Pairs That Share The Same “-self” Word
- Reflexive: “I surprised myself with the grade.”
- Intensive: “I myself wrote every line.”
- Reflexive: “They introduced themselves to the new teacher.”
- Intensive: “They themselves chose the deadline.”
- Reflexive: “She caught herself before she spoke.”
- Intensive: “She herself set the rules.”
When “By” Makes Meaning Shift
Two similar sentences can flip roles based on one word. Compare:
- Reflexive: “He hit himself.”
- Not reflexive: “He hit by himself.” (This means he was alone, not that he hit his own body.)
That’s why context matters. If the verb needs an object, reflexive forms can fit. If a phrase describes being alone or doing something without help, you may want “by himself” without treating it as an object of the verb.
Common Mix-Ups And Clean Fixes
Most errors fall into a few patterns. If you learn these, your editing gets faster.
Using Reflexive Forms To Sound Formal
Writers sometimes swap “me” for “myself” in places where no reflexive meaning exists: “Please email myself.” In standard usage, that should be “Please email me.” Save reflexive forms for true “back to the subject” meaning.
Missing The Real Object
With verbs like pride, brace, help, and prepare, a reflexive pronoun can be the object when the subject does the action to the same person: “We prepared ourselves.” If you write “We prepared,” readers may ask, “Prepared what?” Add the object when the verb calls for it.
Overusing Emphasis
Intensive pronouns lose their punch when they show up in every sentence. Use them when emphasis changes the feel: “The author herself replied.” If the point is just that someone replied, skip the extra word.
Punctuation And Placement That Keep Meaning Clear
Intensive pronouns act like parenthetical add-ons. Commas can help when the sentence is long or when the intensive bit sits in the middle: “The director, herself a former student, spoke first.” In a short sentence, commas can sound stiff, so you can leave them out: “The director herself spoke first.”
Reflexive pronouns usually don’t get commas because they’re tied to the verb as objects. “She blamed herself, after the test” is about the extra phrase, not the pronoun. If you feel tempted to place commas around a reflexive pronoun, recheck the sentence. You may have an intensive pronoun instead.
Fast Editing Checklist For School Writing
When you proofread, treat each “-self” word as a small checkpoint. Here’s a routine that works on essays, emails, and short answers.
- Circle every “-self/-selves” word.
- Ask whether the verb needs an object. If yes, check if that object should point back to the subject.

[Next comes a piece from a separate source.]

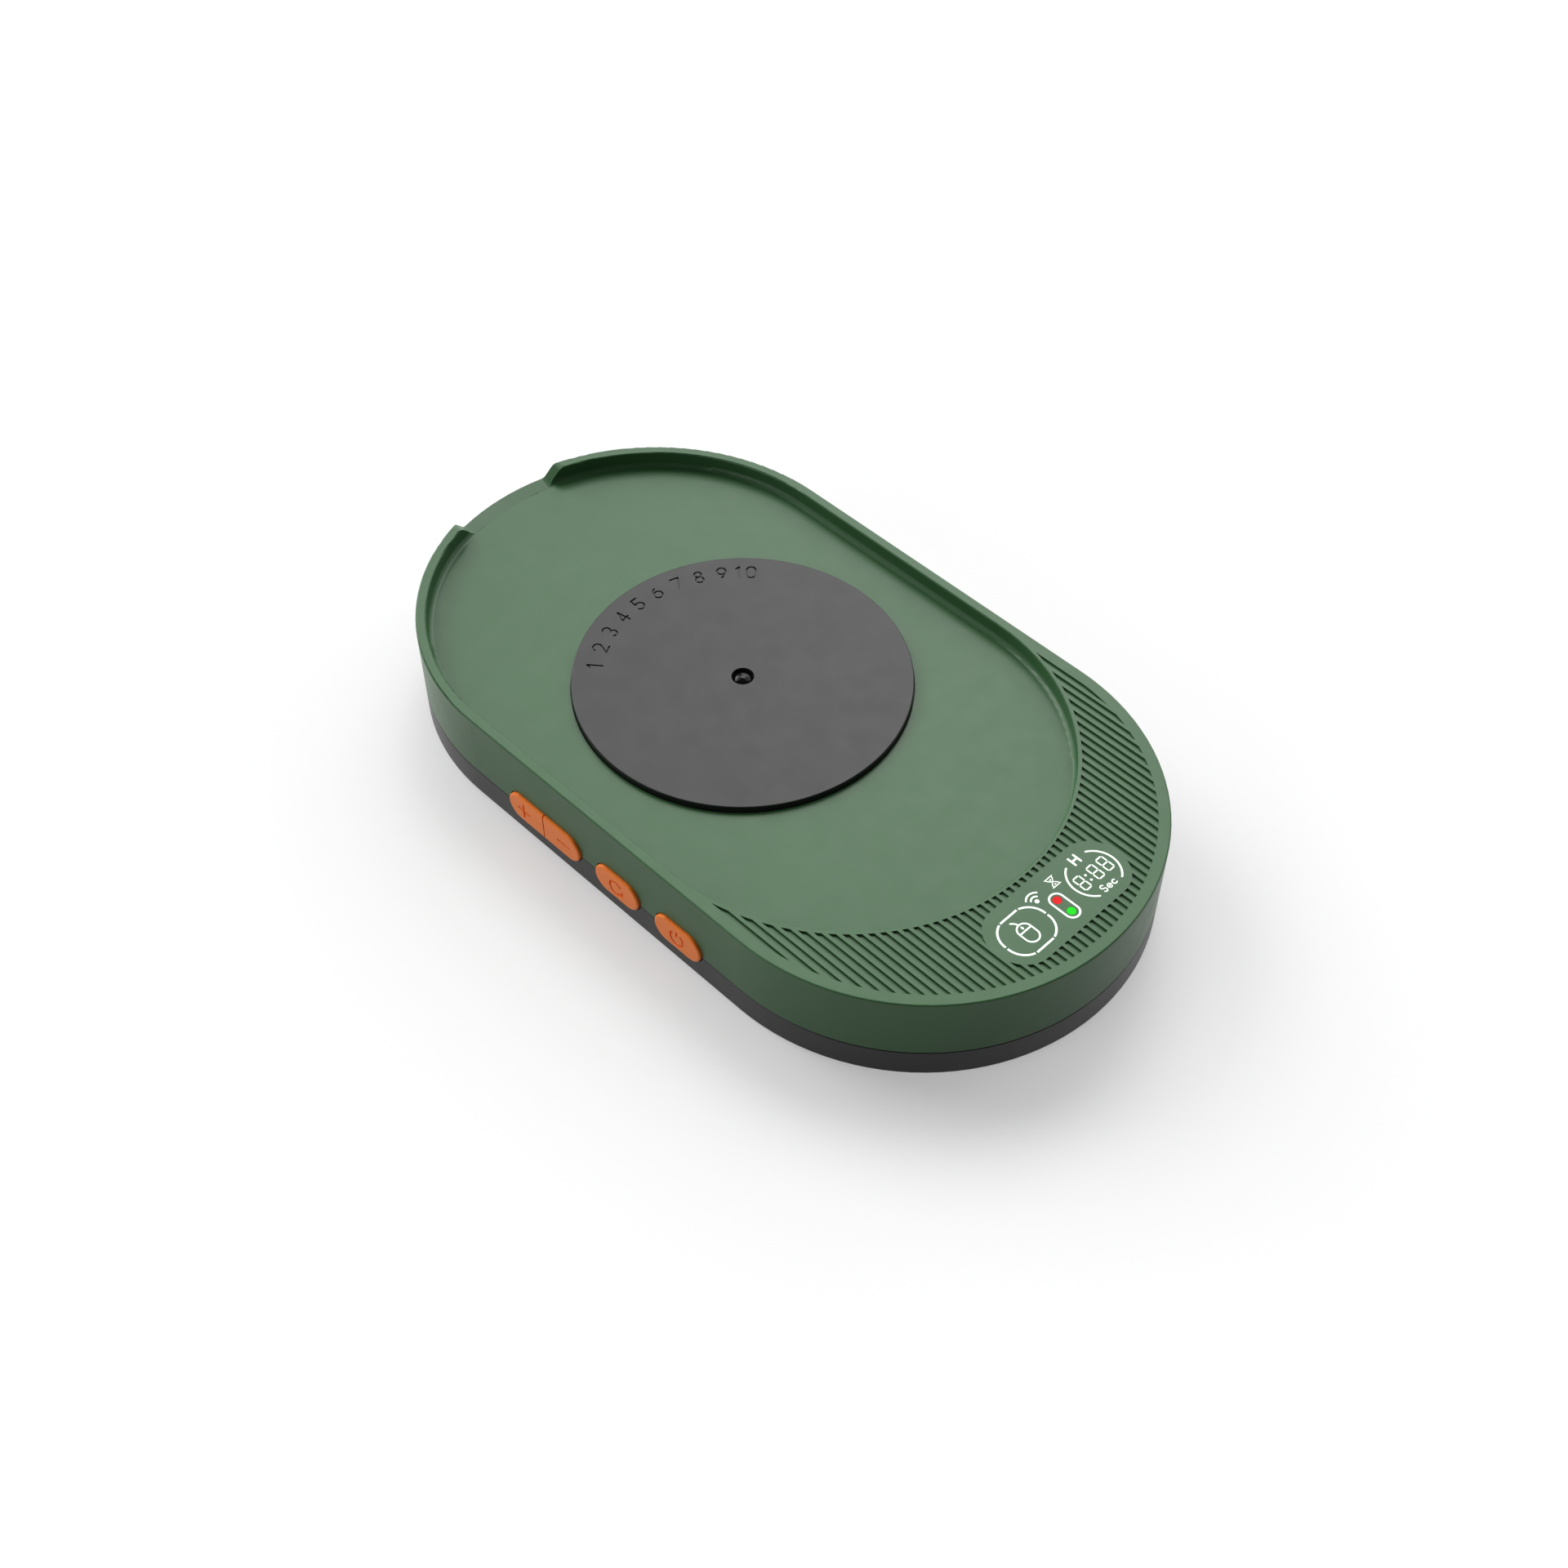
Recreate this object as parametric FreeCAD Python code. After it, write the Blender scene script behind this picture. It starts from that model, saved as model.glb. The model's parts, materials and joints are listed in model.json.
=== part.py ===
import FreeCAD, Part
import math
import os

# Mouse jiggler: a flat casing with a mouse tray, a driven turntable in the tray's floor,
# four push keys on the left side and a lit display on the front deck.
# Millimetres. +Z up, +Y towards the cable notch (back), +X to the user's right.
# Origin: middle of the outline, on the desk surface.

V = FreeCAD.Vector
UP = V(0, 0, 1)

# --- outline, in plan -------------------------------------------------------------------
TRAY_R = 41.26            # half width of the tray, and radius of its round ends
RIM_T = 1.97              # rim of the tray, and side wall of the casing
HALF_STRAIGHT = 34.4      # half length of the casing's straight sides
DECK_L = 18.25            # how much shorter the tray is than the casing, at the front

# --- height, from the desk up -----------------------------------------------------------
FOOT_PROUD = 0.3          # rubber feet below the base shell
FLOOR_T = 2.1             # base shell's floor
POST_H = 2.5              # post that carries the thrust washer
WASHER_T = 0.5
HUB_FLOAT = 0.05          # end play of the turntable on its washer
HUB_DROP = 2.05           # turntable hub below its gear
LOWER_GEAR_W = 2.5        # face width of the slow gear pair
LEVEL_GAP = 0.6           # between the slow and the fast gear pair
UPPER_GEAR_W = 2.0        # face width of the fast gear pair
GEAR_HEADROOM = 0.67      # above the fast gear pair
TRAY_FLOOR_T = 1.8
WELL_DEPTH = 1.43         # turntable's well in the tray floor
TRAY_DEPTH = 3.25
BASE_SIDE_H = 5.97        # base shell's side, underside to parting line

# --- shells -----------------------------------------------------------------------------
LIP_T = 1.1               # lip of the base shell inside the top shell
LIP_H = 1.5
LIP_GAP = 0.1
BASE_EDGE_R = 0.3         # rounding of the base's bottom edge
RIM_EDGE_R = 0.3          # rounding of the rim's outer top edge
RIM_INNER_R = 0.3         # rounding of the rim's inner top edge
TRAY_FILLET_R = 1.0       # hollow rounding between tray wall and tray floor
SEAM_BEVEL = 0.15         # bevel of both shells at the parting line
NOTCH_FLOOR_HALF = 9.9    # cable notch, half width at the tray floor
NOTCH_TOP_HALF = 12.66    # and at the rim's top
NOTCH_RISE = 0.42         # notch's floor rises by this to the casing's back face
NOTCH_FOOT_R = 1.3        # rounding at the notch's bottom corners
NOTCH_LIP_R = 2.0         # rounding at the notch's top corners
DECK_T = 2.0              # front deck's thickness

# --- front deck's grooves and display island --------------------------------------------
GROOVE_PITCH = 1.5275
GROOVE_W = 0.86
GROOVE_DEPTH = 0.42
GROOVE_TRAY_MARGIN = 0.7  # land between tray edge and grooves
GROOVE_RIM_MARGIN = 2.23  # land between casing edge and grooves
ISLAND_HALF_W = 15.2      # flat display island
ISLAND_L = 12.75
ISLAND_R = 5.6
ISLAND_TRAY_GAP = 1.9     # island's back edge, ahead of the tray's front edge

# --- turntable --------------------------------------------------------------------------
DISC_R = 31.2
DISC_PROUD = 1.255        # disc's top above the tray floor
DISC_FLOAT = 0.3          # disc's underside above the well floor
WELL_GAP = 0.2            # radial gap between disc and well
DISC_EDGE_R = 0.2
SCREW_WELL_R = 2.1        # hole in the disc's centre
SCREW_WELL_DEPTH = 0.9
DISC_WEB_T = 1.2          # disc under the hub screw's head
SLEEVE_R = 6.2            # disc's sleeve through the tray floor
SLEEVE_GAP = 0.4
SPIGOT_W = 6.2            # square spigot of the gear in the disc's sleeve
SPIGOT_GAP = 0.1
SCALE_R = 27.2            # radius of the engraved numbers' middles
SCALE_FIRST_DEG = 129.5   # place of the number 1, from +X
SCALE_STEP_DEG = 9.4
SCALE_COUNT = 10
DIGIT_H = 2.9
DIGIT_W = 1.7
DIGIT_SPACE = 0.6
ENGRAVE_W = 0.34
ENGRAVE_DEPTH = 0.3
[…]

- Run the Remove It Test. If removal keeps meaning, it’s intensive; keep it only if emphasis earns space.
- Check case around “and.” If you see “and myself,” test the sentence without the other person: “and myself” often turns into “myself” as object with no subject to match.
- Read the sentence aloud once. If it sounds like you’re trying to sound formal, swap to “I” or “me” and see if the line reads cleaner.
If you’re writing about grammar, use the term reflexive or intensive pronoun only when the sentence truly calls for one of those roles. Dropping the label into unrelated lines can distract the reader.
Mistakes To Watch And How To Repair Them
| What You Wrote | Why It Feels Off | Better Choice |
|---|---|---|
| Myself and Jordan finished the lab. | Reflexive form used as a subject. | Jordan and I finished the lab. |
| Please send the file to myself. | No action points back to the subject. | Please send the file to me. |
| Between you and myself, the test was hard. | Object of a preposition needs “me.” | Between you and me, the test was hard. |
| She herself blamed herself. | Double “-self” words crowd the line. | She blamed herself. |
| They congratulated. | Verb suggests an object is missing. | They congratulated themselves. |
| He bought himself a gift for him. | Two targets compete for the action. | He bought himself a gift. |
| The machine fixed itself itself. | Repeated pronoun adds no meaning. | The machine fixed itself. |
Practice Set You Can Grade In Minutes
Mark each sentence with R for reflexive or I for intensive. Then check the answers below.
Set
- I reminded myself to save my work.
- The speaker herself arrived early.
- We found ourselves laughing at the typo.
- You yourselves chose this topic.
- The cat cleaned itself after dinner.
- They themselves built the display.
- She hurt herself on the step.
- I myself prefer the second option.
- We treated ourselves to dessert.
- The artist himself signed each poster.
Answers With A One-Line Reason
- R — the verb needs an object that points back to “I.”
- I — remove “herself” and the sentence still works.
- R — “found” lands on the same group as the subject.
- I — emphasis on “you,” not a required object.
- R — the action of cleaning lands on the same animal.
- I — extra emphasis on “they.”
- R — the verb needs the object.
- I — removal keeps meaning.
- R — the action loops back to the subject.
- I — emphasis on “artist.”
Recap For Writing
When a “-self/-selves” word is the object that receives the verb’s action, it’s reflexive. When it just adds emphasis and the sentence stays whole without it, it’s intensive.
Keep the Remove It Test in your pocket, and you’ll spot the role fast. Then your choice of myself or themselves stops feeling like a guess.
One last check: if you’re tempted to write reflexive or intensive pronoun as a fancy stand-in for “I” or “me,” pause and swap to the regular case. Most of the time, that’s the clean fix.